WASHINGTON - An American who went missing in Iran six years ago worked for the CIA and was not in the country on a business trip as US officials had claimed, US media reported Thursday.
In a case that had long been shrouded in secrecy, the Associated Press and The Washington Post published lengthy reports revealing how retired FBI agent Robert Levinson had been paid by the CIA to gather intelligence.
Levinson flew to an Iranian resort, Kish Island, in March 2007 to investigate corruption in the country, with hopes of also gleaning information about Tehran's suspect nuclear programme, the reports said.
But he vanished, and US officials have publicly said that he was a private citizen traveling on private business.

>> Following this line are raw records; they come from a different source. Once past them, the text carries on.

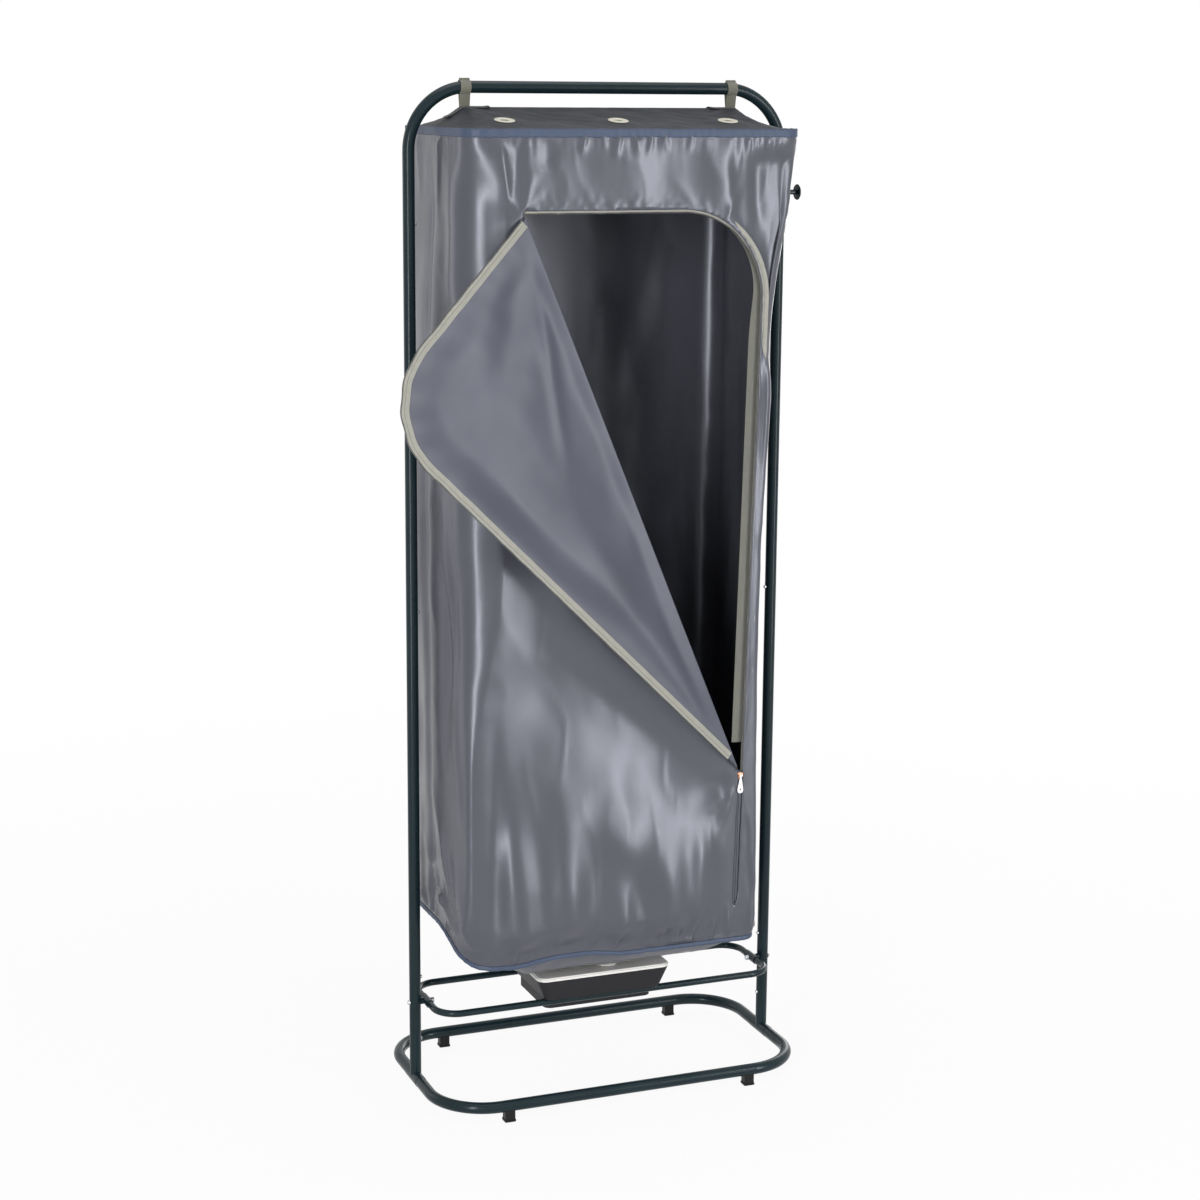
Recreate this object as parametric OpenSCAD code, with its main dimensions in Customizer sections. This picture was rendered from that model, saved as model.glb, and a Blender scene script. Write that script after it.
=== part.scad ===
// Heated clothes drying cabinet: a tube frame on a ring base, a hanging cloth bag with a
// zipped door, and a fan heater that rests on a shelf ring under the bag.
// The origin is on the floor, midway between the four feet. X runs from left to right,
// the door faces minus Y, and Z is up.

/* [Frame] */
// Height of the top rail above its joints with the uprights
top_h = 257; // [235:1:300]
// Distance between the middles of the two uprights
upright_gap = 668; // [650:2:760]
// Outside diameter of the frame tube
tube_d = 20; // [19:0.5:24]
// Wall of the frame tube
tube_wall = 1.2; // [1:0.1:1.6]
// Radius of the two top bends, to the middle of the tube
top_bend_r = 103; // [70:1:140]
// Height of each of the two long upright sections
section_len = 648; // [560:4:680]
// Length of the reduced tube end that enters the next section
spigot_len = 45; // [40:1:60]
// Radial gap between a reduced end and the tube around it
spigot_gap = 0.1; // [0.05:0.05:0.3]

/* [Base] */
// Depth of the base ring between the middles of its long bars
ring_depth = 358; // [300:2:420]
// Radius of the base ring's corners, to the middle of the tube
ring_corner_r = 97; // [60:1:120]
// Height of the foot blocks under the tube
foot_h = 16; // [12:1:30]
// Width and depth of a foot block
foot_w = 18; // [16:1:26]
// Distance from a bend of the ring to the middle of the foot beside it
foot_in = 13; // [11:1:60]
// Length of the tee's sleeve along the ring
tee_len = 60; // [50:2:90]
// How much wider the tee's sleeve is than the tube
tee_extra = 0.8; // [0.4:0.2:3]
// Height of the tee's top above the floor
tee_top = 102; // [90:1:120]
// Height of the leg section between tee and upright
leg_len = 80; // [70:1:120]

/* [Snap buttons] */
// Diameter of a snap button
button_d = 6; // [5:0.5:8]
// How far a button stands out of the tube
button_out = 3; // [2:0.25:3.5]
// Height of a button above its tube joint
button_up = 27; // [20:1:32]
// Gap around a button in its holes
button_gap = 0.15; // [0.1:0.05:0.3]

/* [Shelf ring] */
// Outside diameter of the shelf tube
shelf_tube_d = 12; // [10:1:14]
// Wall of the shelf tube
shelf_wall = 1; // [0.8:0.1:1.4]
// Depth of the shelf ring between the middles of its bars
shelf_depth = 162; // [150:2:180]
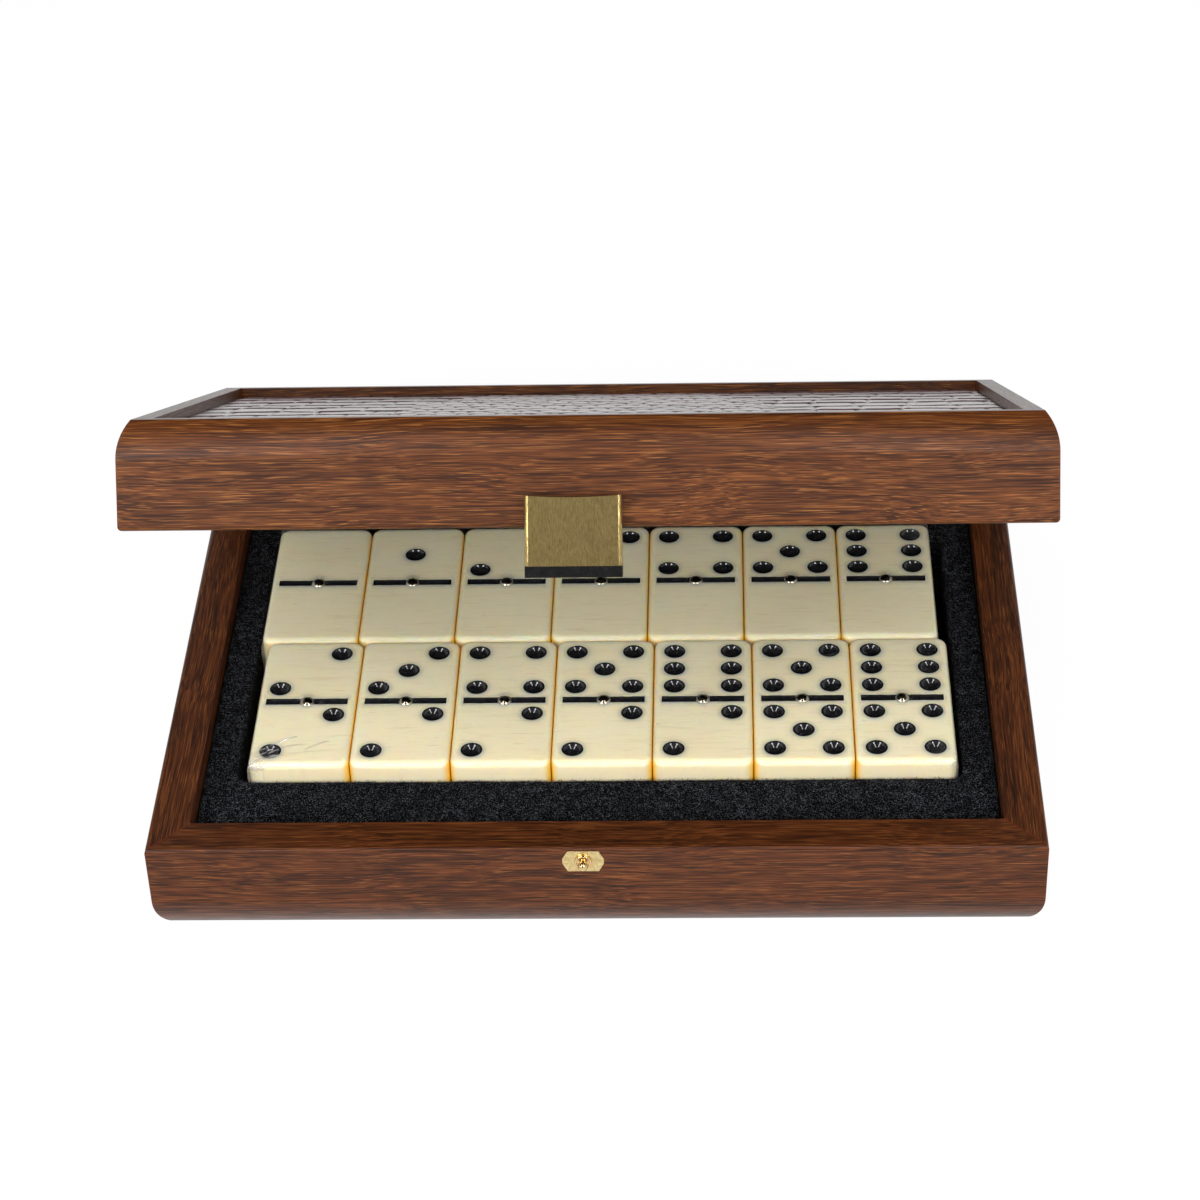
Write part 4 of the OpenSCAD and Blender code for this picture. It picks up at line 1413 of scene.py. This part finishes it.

In violation of CIA rules, a team of analysts had hired Levinson - a seasoned FBI agent with expert knowledge about Russian criminal circles - to gather intelligence, the AP and the Post wrote.
When Congress finally learned what had taken place, the agency sacked three analysts and seven others faced disciplinary action.
To preempt a potentially embarrassing lawsuit, the Central Intelligence Agency also paid Levinson's family $2.5 million.
As a result of Levinson's case, the spy agency introduced new restrictions on how analysts can work with outsiders.
But the scandal and the agency's response had remained secret until Thursday's reports.